--- start of RECORDS FOR THIS EXERCISE ---

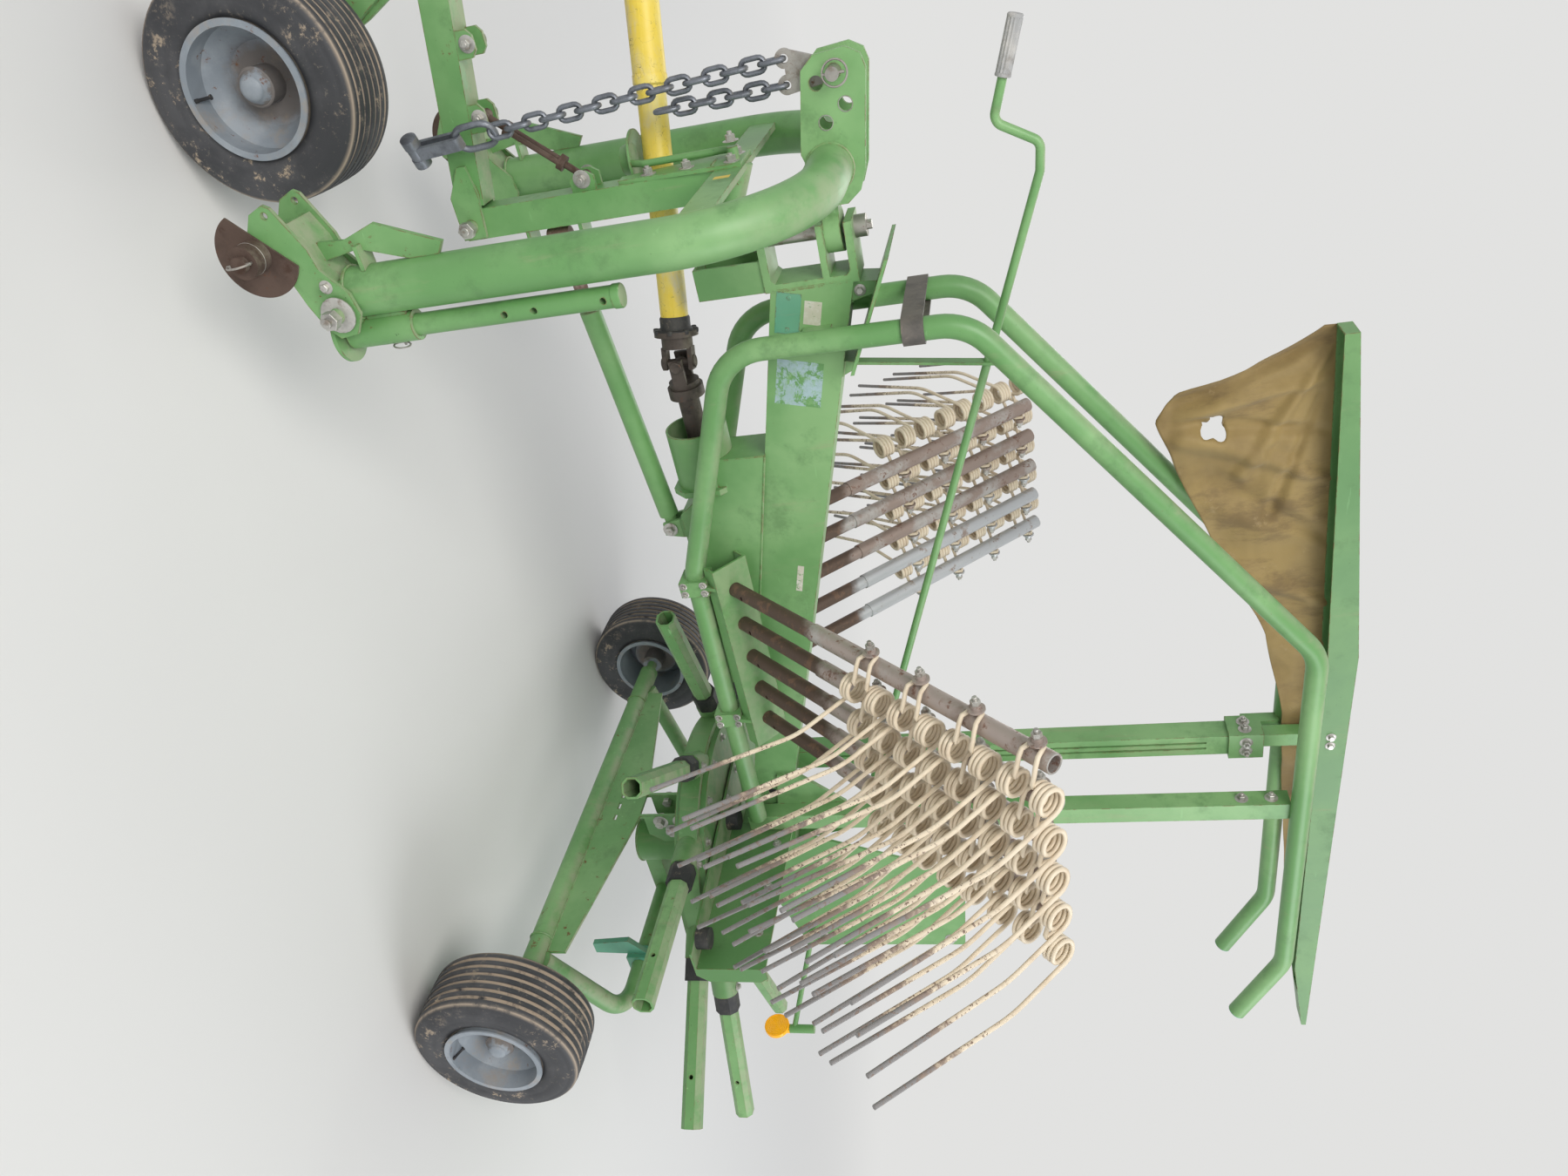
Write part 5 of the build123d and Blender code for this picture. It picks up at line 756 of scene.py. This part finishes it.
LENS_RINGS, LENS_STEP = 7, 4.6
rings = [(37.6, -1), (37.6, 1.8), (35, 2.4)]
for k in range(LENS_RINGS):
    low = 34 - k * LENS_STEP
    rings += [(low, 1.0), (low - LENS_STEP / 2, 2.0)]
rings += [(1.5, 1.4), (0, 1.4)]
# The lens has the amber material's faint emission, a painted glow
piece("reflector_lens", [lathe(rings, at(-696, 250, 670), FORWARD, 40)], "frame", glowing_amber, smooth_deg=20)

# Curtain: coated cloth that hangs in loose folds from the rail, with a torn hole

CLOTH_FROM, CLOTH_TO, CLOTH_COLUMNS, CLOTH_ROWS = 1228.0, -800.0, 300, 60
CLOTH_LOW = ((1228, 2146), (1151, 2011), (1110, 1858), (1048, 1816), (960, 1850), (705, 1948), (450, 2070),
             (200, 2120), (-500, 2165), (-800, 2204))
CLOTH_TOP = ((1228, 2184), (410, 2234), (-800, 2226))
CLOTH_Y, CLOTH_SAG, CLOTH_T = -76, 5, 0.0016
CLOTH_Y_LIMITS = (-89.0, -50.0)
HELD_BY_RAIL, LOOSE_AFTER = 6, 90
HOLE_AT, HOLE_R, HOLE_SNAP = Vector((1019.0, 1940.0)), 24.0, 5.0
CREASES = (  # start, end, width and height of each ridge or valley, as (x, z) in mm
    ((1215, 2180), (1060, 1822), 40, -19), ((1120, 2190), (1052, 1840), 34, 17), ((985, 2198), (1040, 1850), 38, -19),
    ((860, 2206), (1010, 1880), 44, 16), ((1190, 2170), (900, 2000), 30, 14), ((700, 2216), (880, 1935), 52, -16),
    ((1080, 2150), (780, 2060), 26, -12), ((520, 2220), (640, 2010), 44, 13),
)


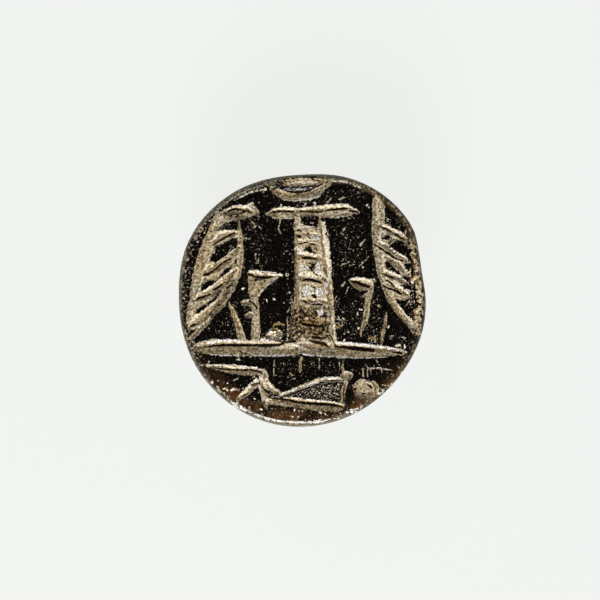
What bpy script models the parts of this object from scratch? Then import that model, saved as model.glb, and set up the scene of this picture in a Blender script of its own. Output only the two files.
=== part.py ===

--- end of RECORDS FOR THIS EXERCISE ---

§ GOAL OF THE EXERCISE: Write out the full listing, keeping every line exactly as it is.

§ THE RESULT:
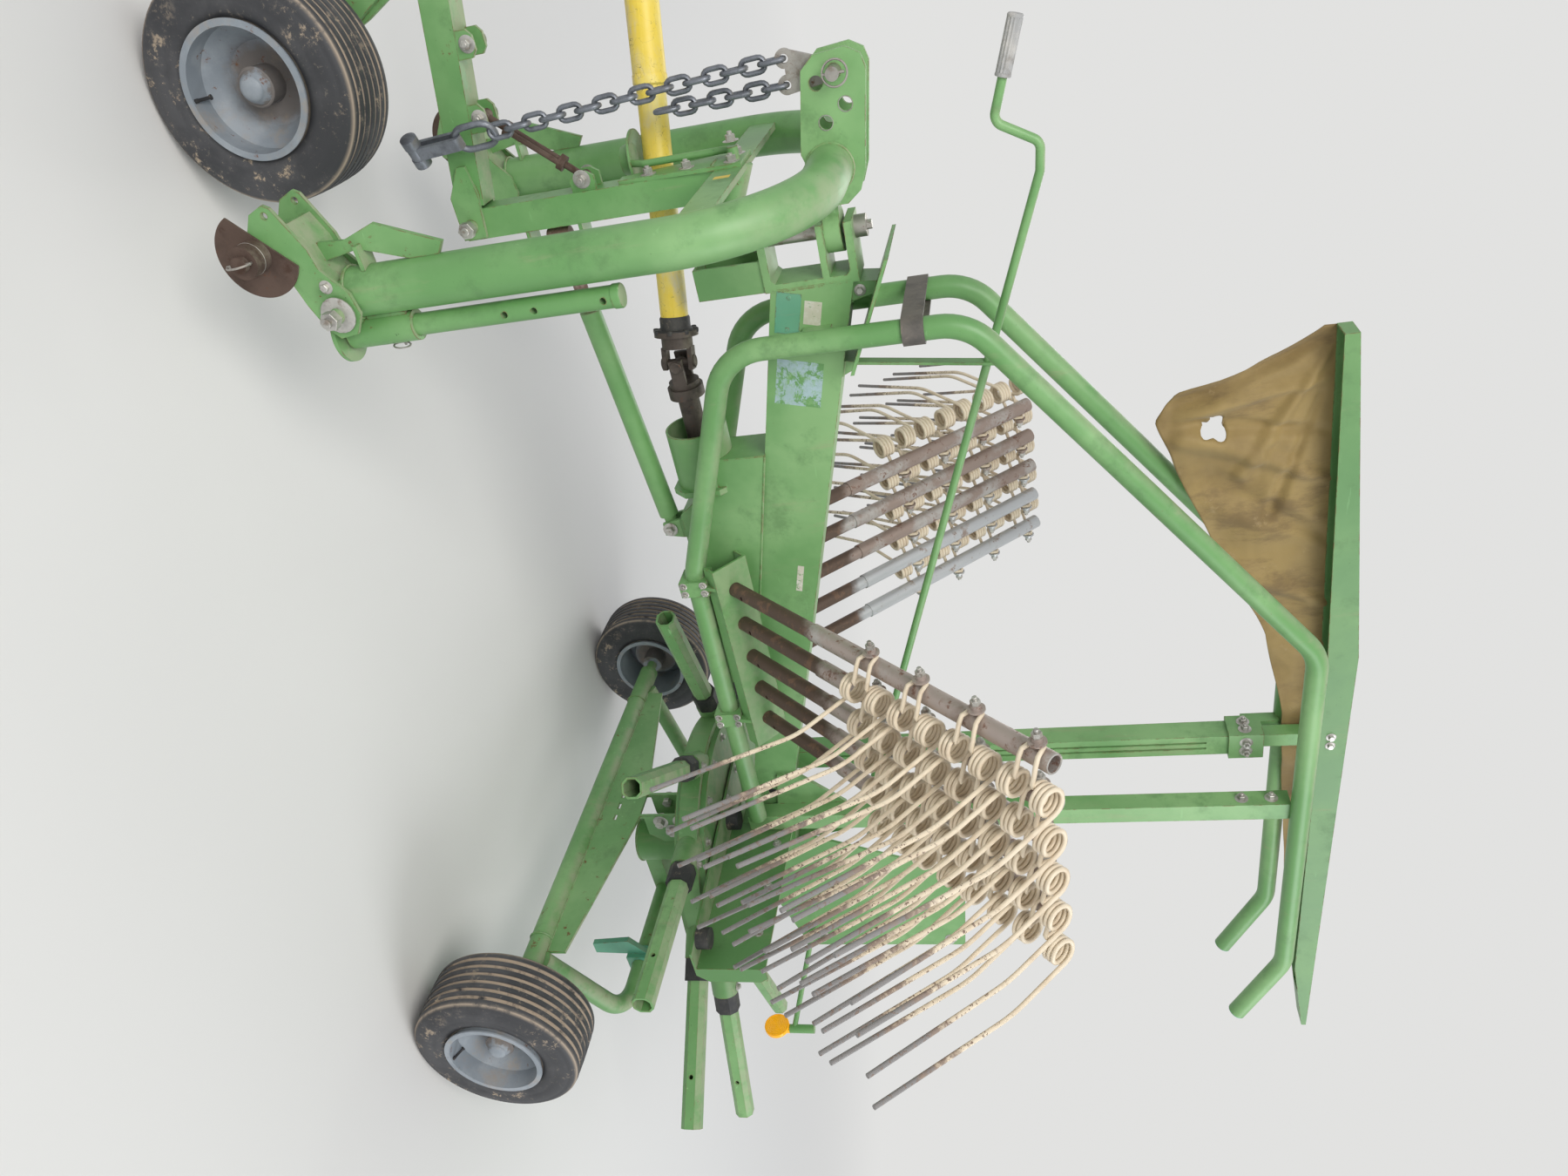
Write part 5 of the build123d and Blender code for this picture. It picks up at line 756 of scene.py. This part finishes it.
LENS_RINGS, LENS_STEP = 7, 4.6
rings = [(37.6, -1), (37.6, 1.8), (35, 2.4)]
for k in range(LENS_RINGS):
    low = 34 - k * LENS_STEP
    rings += [(low, 1.0), (low - LENS_STEP / 2, 2.0)]
rings += [(1.5, 1.4), (0, 1.4)]
# The lens has the amber material's faint emission, a painted glow
piece("reflector_lens", [lathe(rings, at(-696, 250, 670), FORWARD, 40)], "frame", glowing_amber, smooth_deg=20)

# Curtain: coated cloth that hangs in loose folds from the rail, with a torn hole

CLOTH_FROM, CLOTH_TO, CLOTH_COLUMNS, CLOTH_ROWS = 1228.0, -800.0, 300, 60
CLOTH_LOW = ((1228, 2146), (1151, 2011), (1110, 1858), (1048, 1816), (960, 1850), (705, 1948), (450, 2070),
             (200, 2120), (-500, 2165), (-800, 2204))
CLOTH_TOP = ((1228, 2184), (410, 2234), (-800, 2226))
CLOTH_Y, CLOTH_SAG, CLOTH_T = -76, 5, 0.0016
CLOTH_Y_LIMITS = (-89.0, -50.0)
HELD_BY_RAIL, LOOSE_AFTER = 6, 90
HOLE_AT, HOLE_R, HOLE_SNAP = Vector((1019.0, 1940.0)), 24.0, 5.0
CREASES = (  # start, end, width and height of each ridge or valley, as (x, z) in mm
    ((1215, 2180), (1060, 1822), 40, -19), ((1120, 2190), (1052, 1840), 34, 17), ((985, 2198), (1040, 1850), 38, -19),
    ((860, 2206), (1010, 1880), 44, 16), ((1190, 2170), (900, 2000), 30, 14), ((700, 2216), (880, 1935), 52, -16),
    ((1080, 2150), (780, 2060), 26, -12), ((520, 2220), (640, 2010), 44, 13),
)


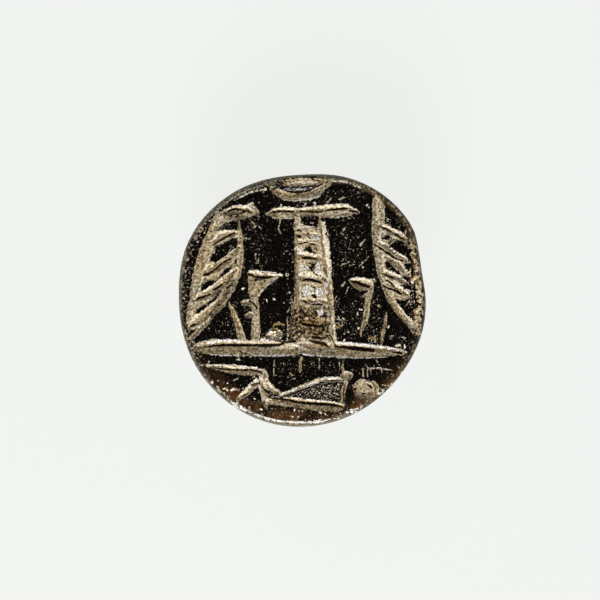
What bpy script models the parts of this object from scratch? Then import that model, saved as model.glb, and set up the scene of this picture in a Blender script of its own. Output only the two files.
=== part.py ===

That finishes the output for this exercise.